BW: To continue on the switch discussion, we’re aware of roughly 20,000 digital class 5 switches providing local dial tone today. How many of these switches do you think will be replaced by a new class 5 switch in say 10 years? Will they be IP- or ATM-based?
Mortensen: Mixed ATM/IP. Many of them won’t be replaced for some time because of the depreciation schedule. And then you have the axe/handle migration strategy, where the woodsman says, “This here’s a good axe. I’ve had it for 20 years. It’s had five handles and three heads.” Similarly parts of the switch are being replaced or added onto, so much so that after a decade, hardly any of the original parts remain unaltered. For instance, there can be a 5ESS switch within the Lucent 7R/E architecture, that takes the 5ESS as it exists today and adds a data shelf that provides ATM and IP services and trunking. In terms of wholesale replacement, I don’t think we’ll see it. Rather, I think we’ll see number of these adjuncts. I think it’s a fair thing to say that within 10 years, at most, every central office will have a lot of IP going out towards the customer, with mixed lambdas, IP and ATM toward the network.
BW: Lucent has just come out with a new class 4, or toll switch, the 7R/E—based on an ATM switch fabric. What new OSSs were developed for this switch, and how does introduction of new hardware affect legacy OSSs? What mediation considerations must be made?
Mortensen: The 7R/E needs a whole new element management OSS, OneLink which communicates with all of the different components of the 7R/E. This is not as tightly an integrated box as the 5ESS switch was. It’s more distributed geographically and functionality-wise. So OneLink becomes the thing that pulls it all together operationally. Lucent is moving toward CORBA interfaces from OneLink and its other OSSs and use of evolving CORBA-based industry standards.
BW: There are a number of different implementations of CORBA in the marketplace. Whose CORBA technology is Lucent implementing, and how open is it?
Mortensen: We use one of the commercial ORBs in the industry that has been well accepted by many vendors. Interoperability between various vendors’ ORBs has been progressing well.
BW: Have you had to build some proprietary extensions to accommodate the unique features of your equipment? And for what?

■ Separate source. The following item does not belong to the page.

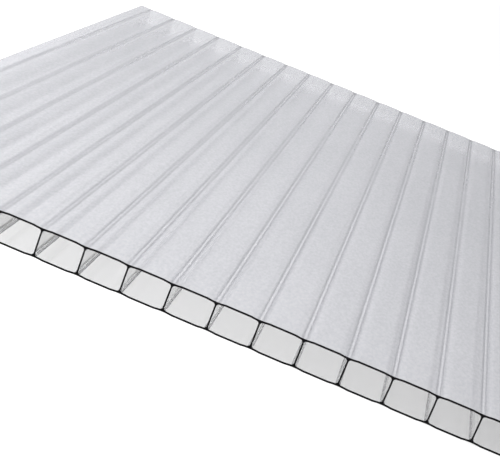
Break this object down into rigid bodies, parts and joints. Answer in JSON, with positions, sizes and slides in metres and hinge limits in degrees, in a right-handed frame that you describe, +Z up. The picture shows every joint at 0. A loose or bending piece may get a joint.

Mortensen: Yes, we have built many proprietary extensions to many interfaces to ours and other manufacturers’ equipment, as well as building to many vendors’ nonstandard interfaces. Many Q3 interfaces built for European service providers meet the specialized Q3 specifications of the manufacturers of their transmission, data, or switching equipment. We have also built to Cisco’s IOS interface for certain of our products, such as the IP-Network Configurator that automatically configures OSPF protocols on a new router. The world is a very messy place, and we do what we must to interface with the network elements. In some cases, we also have entered into technology partnerships with companies like Vertel, who builds adapters to meet the specific interfaces of vendors’ equipment. I expect we’ll be doing much more of this in the future.
BW: What sorts of mediation migratory challenges do you face with products such as Billdats?

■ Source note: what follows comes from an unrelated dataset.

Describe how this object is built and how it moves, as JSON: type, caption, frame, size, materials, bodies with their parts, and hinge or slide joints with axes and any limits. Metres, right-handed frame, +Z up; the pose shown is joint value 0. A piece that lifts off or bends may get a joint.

Mortensen: The basic equipment was originally meant to write to a tape. Teleprocessing systems such as Billdats were plugged into them to deliver the information to accounting mainframes with extreme reliability. With the future sophistication of switch software, that kind of mediation won’t always be necessary. In the meantime, Billdats has been adapted and is in use in ATM and other data networks, and it will continue to be the teleprocessing framework for Lucent.